Token-bucket per (workspace_id, purpose); per-workspace per-purpose daily spend cap. A TenantScopedLLMProvider wrapper around pydantic-ai applies the rate-limit and budget envelope; repositories in worlds or platform cannot bypass.

Cost source: genai-prices, with a fallback registry in spectral.core.llm.pricing for models the package does not yet know.

Per call emits:

  • An OTel span with GenAI-semconv plus Spectral attributes (spectral.purpose, spectral.workspace_id, spectral.account_id, spectral.context, spectral.scan_id?, spectral.agent_turn_id?).
  • A row to core.llm_usage for in-app budget enforcement.

Budget enforcement reads rolling spend from core.llm_usage; on-call check fails closed with Result[BudgetExceeded] when the daily cap is exceeded.
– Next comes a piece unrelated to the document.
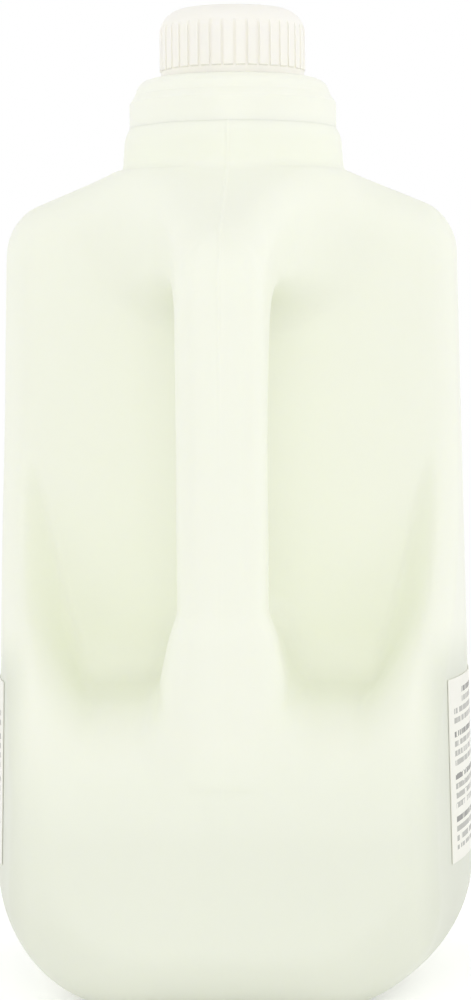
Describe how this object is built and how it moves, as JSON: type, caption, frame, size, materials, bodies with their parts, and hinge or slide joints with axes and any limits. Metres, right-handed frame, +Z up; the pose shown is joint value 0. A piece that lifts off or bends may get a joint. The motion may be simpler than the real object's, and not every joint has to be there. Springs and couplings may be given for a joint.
{
  "type": "laundry detergent jug",
  "caption": "Upright blow-moulded detergent jug of natural translucent plastic, with a rear loop handle, sloped shoulders, a stepped pour collar, a ribbed screw cap and low side labels.",
  "frame": {"origin": "middle of the footprint, on the surface the jug stands on, under the neck axis", "axes": "+X across the jug, square to its label sides; the grip is at -Y and the front face at +Y; +Z up along the neck axis"},
  "size_m": [0.1306, 0.166, 0.2682],
  "materials": {
    "natural_plastic": "satin, milky translucent pale green-white",
    "collar_plastic": "satin, milky translucent pale green-white",
    "cap_plastic": "frosted, milky translucent",
    "label_film": null
  },
  "bodies": {
    "root": {"jug_body": "natural_plastic", "pour_collar": "collar_plastic", "screw_cap": "cap_plastic", "label_right": "label_film", "label_left": "label_film"}
  },
  "joints": []
}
Admin queries against core.llm_usage are app-layer-gated to workspace admins; RLS scopes the rows to the calling workspace, and admin-only access is enforced via scope checks on the route. Ops staff query platform-wide via the Supabase service_role connection (which is exempt from RLS policies). A core.llm_usage_daily rollup serves cheap “spend this month” queries.

Rate-limit budgets are independent per context — a spectral.worlds purpose burning its budget must not starve a spectral.platform purpose, and vice versa. TenantScopedLLMProvider keys its budget ledger on (workspace_id, context, purpose), not just (workspace_id, purpose). An isolation test exercises this directly: the test exhausts one context’s budget for a purpose, then verifies the same purpose still resolves successfully under the other context’s budget. The test fails if either context’s quota leaks into the other’s accounting.


  • Provider-level (transport). HTTP 5xx/429 → exponential backoff retry (max 3) on the same provider; then next provider in the purpose’s fallback chain. Per-tenant retry budget prevents one bad workspace from exhausting provider rate limits for the population.
  • Purpose-level (quality). Consecutive validation/refusal failures on a purpose within a window trigger upgrade rather than lateral fallback: DegradationPolicy(trigger=N_failures_in_window, action=upgrade_to_purpose). Per-eval-dimension override carries forward as scan-scoped policy.

Circuit transitions emit domain events (llm.circuit.opened, llm.circuit.closed) consumed by the observability stack and the Spectral Agent.


core.llm_profiles persists (id, version, active_at, deactivated_at, created_by, audit_log). Activation is append-only; rollback re-activates a prior version. The schema reserves a variant: str | None column for A/B routing without binding the resolver branch in today.

Governance: locked-override modifications require a platform-role audit entry; operator_allowed changes are workspace-admin-auditable.


Same-provider-family to preserve prompt-caching affinity:

  • reasoning, agent_turn, agent_tool, world_agent: Claude Opus 4.7 → Claude Sonnet 4.6 → Claude Haiku 4.5
  • scoring, detection: Gemini 2.5 Flash → Gemini 3.1 Flash-Lite
  • customer_replay: matches the customer agent’s model
  • embedding: per embeddings D11 ladder

Cross-provider fallback is configurable per profile; not a default.


tools/quality/check_llm_sdk_allowlist.py (pre-push tier) asserts litellm absent from uv tree and forbids direct imports of raw provider SDKs (anthropic, openai, google.generativeai) from Spectral code. All calls flow through pydantic-ai or LangGraph/init_chat_model with langchain-anthropic / langchain-openai / langchain-google adapters.


FakeLLMProvider (in spectral.core.llm.testing) implements the LLMProvider protocol and returns canned responses keyed by purpose plus content-class. Integration tests use VCR-style cassettes; nightly drift detection compares live-provider output against cassettes. See testing for the full posture.